Nomeação de Eduardo Pazuello premia um oficial militar que desprezou o espírito da farda que veste. As consequências desse gesto são nefastas. Editorial do Estadão:
O
presidente Jair Bolsonaro nomeou o general intendente Eduardo Pazuello,
ex-ministro da Saúde, para a Secretaria de Estudos Estratégicos da
Secretaria Especial de Assuntos Estratégicos da Presidência da
República. Com esse gesto, o presidente premiou um oficial militar
indisciplinado, que desprezou publicamente o espírito da farda que
veste. As consequências desse gesto são nefastas – e potencialmente
perigosas.
A
nomeação não causa surpresa. O intendente Pazuello vem demonstrando há
muito tempo ter a principal – talvez única – qualidade exigida por
Bolsonaro em sua administração: lealdade canina ao chefe. Na CPI da
Pandemia, o ex-ministro da Saúde agrediu a inteligência alheia de
maneira constrangedora para defender Bolsonaro, o principal responsável
pelas enormes dificuldades que o Brasil enfrenta no combate à pandemia
de covid-19.
Não
bastasse isso, o intendente foi a um comício do presidente Bolsonaro,
em óbvia afronta ao regulamento das Forças Armadas e à Constituição, que
proíbem a atividade político-partidária aos militares da ativa, caso do
general Pazuello. Para adicionar insulto à injúria, o oficial, para
tentar evitar punição, justificou-se diante do Comando do Exército com a
patranha de que a manifestação bolsonarista não era “política”, e sim
apenas um singelo “passeio de moto”.
Desse
modo, Pazuello seguiu à risca o manual bolsonarista de desfaçatez:
depois de ter franqueado o Ministério da Saúde ao charlatanismo, o
general fez troça da disciplina e da hierarquia militares, testando os
limites institucionais – exatamente como Bolsonaro faz desde que foi um
mau militar.
Para
os celerados bolsonaristas, o desrespeito às instituições é sinal de
valentia – essa gente considera que os pilares do regime democrático
estão apodrecidos pela corrupção generalizada e pela ideologia comunista
e por isso devem ser demolidos. Melhor ainda se esse combate for
travado por meio de cinismo, como mostrou a indecente defesa apresentada
pelo intendente Pazuello ao Exército.
Essa
aventura irresponsável está conduzindo o País para um terreno minado.

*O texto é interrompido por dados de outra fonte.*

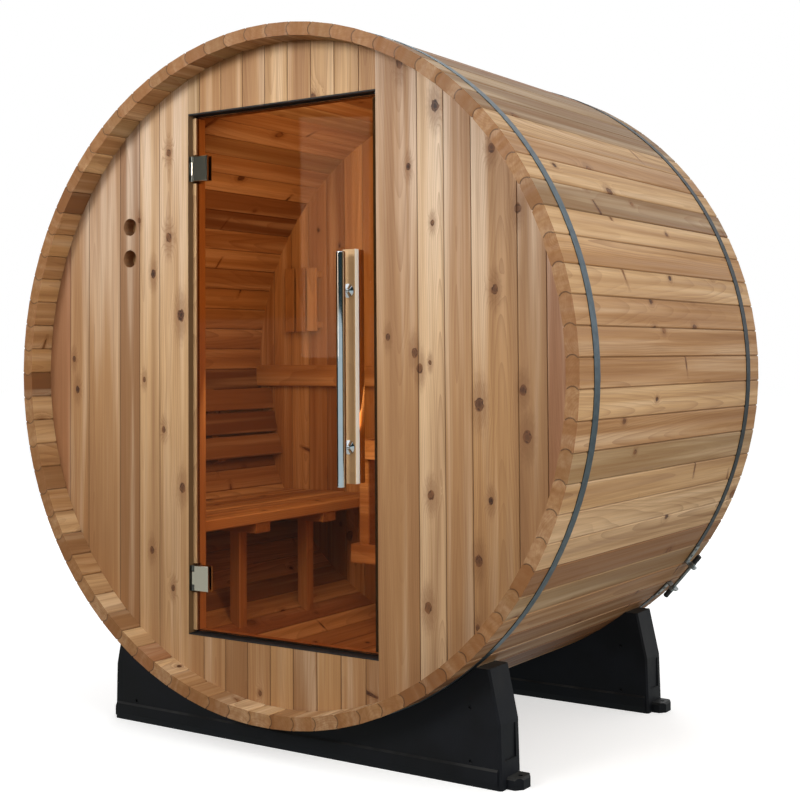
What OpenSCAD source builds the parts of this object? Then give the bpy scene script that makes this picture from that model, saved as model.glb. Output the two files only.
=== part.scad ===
// Barrel sauna cabin for two people: a barrel of ball-and-socket staves held by two
// steel bands, lying in two moulded cradles, with round board walls let into the staves,
// a frameless glass door in the front wall, and benches along both sides.
// Millimetres. +Z is up, the door faces -Y, the origin is on the ground at the middle.

/* [Barrel] */
// Outside of the barrel, measured across the flat faces of the staves
barrel_d = 1829; // [1500:1:2400]
// Length of the staves, front to back
barrel_len = 1168; // [900:1:2400]
// How many staves make the full circle
stave_count = 79; // [48:1:110]
// Thickness of a stave
stave_t = 35; // [28:1:45]
// Radius of the rounded bead on one edge of a stave and of the cove on the other
bead_r = 16; // [12:0.5:20]
// How far the bead stands into the next stave
bead_rise = 7.5; // [4:0.5:10]
// Small chamfer along the long edges, which leaves a V between staves
stave_chamfer = 3; // [1:0.5:5]
// Height of the lowest stave above the ground
barrel_lift = 85.5; // [60:0.5:140]

/* [Round walls] */
// Distance from the stave ends in to the face of each round wall
wall_set = 74; // [40:1:200]
// Thickness of the wall boards
wall_t = 38; // [28:1:45]
// Width that a narrow wall board covers
board_w = 77.5; // [60:0.5:140]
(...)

Bolsonaro entregou a um general insubordinado um cargo que tem entre
suas atribuições elaborar análises “para o planejamento de ações
governamentais com vistas à defesa da soberania e das instituições
nacionais e à salvaguarda dos interesses do Estado”, conforme o Decreto
10.374. Além da óbvia afronta de Bolsonaro às Forças Armadas, que
credibilidade terão os estudos em áreas tão sensíveis produzidos por um
secretário que vê de maneira tão equivocada os interesses do Estado e
valoriza tão descaradamente os interesses próprios e de Bolsonaro?
Na
caquistocracia bolsonarista, contudo, isso é irrelevante. Com a
nomeação do indisciplinado e incompetente Pazuello, Bolsonaro confirma a
profunda mediocridade de seu governo. Mais grave, contudo, é que o
presidente consagra como princípios a insubordinação e a quebra da
hierarquia militar, exatamente à sua imagem e semelhança. Convém lembrar
que no mais recente momento da história nacional em que isso aconteceu,
o presidente da República que estimulou a indisciplina militar foi
afastado pelas Forças Armadas.
Engolfado
pela pandemia e pela perda de quase meio milhão de brasileiros, o
Brasil não precisa de desordem militar. O País está pacificado desde
1985, com a culminação do processo de transição do regime militar para a
democracia. Desde aquele momento, os militares retiraram-se da cena
política. Não há hoje nenhuma questão ideológica que justifique essa
tensão que Bolsonaro provoca nos quartéis e no País.
Na
verdade, o presidente Bolsonaro parece interessado em submeter as
Forças Armadas a seus propósitos autoritários, mas as Forças Armadas
certamente não se têm deixado submeter a interesses mesquinhos nem
deixarão que se instaure em suas fileiras a desobediência sistemática.
Se o fizessem permitiriam que se instalasse na tropa uma ruptura
institucional que, depois de tantas lutas pela restauração da
democracia, seria inadmissível diante dos brasileiros e diante do mundo.
Bolsonaro,
em resumo, nomeou o intendente Pazuello pensando escarnecer dos
militares. Mas o escarnecido é o País e, antes dele, um comandante em
chefe que se comporta como chefe de milícia.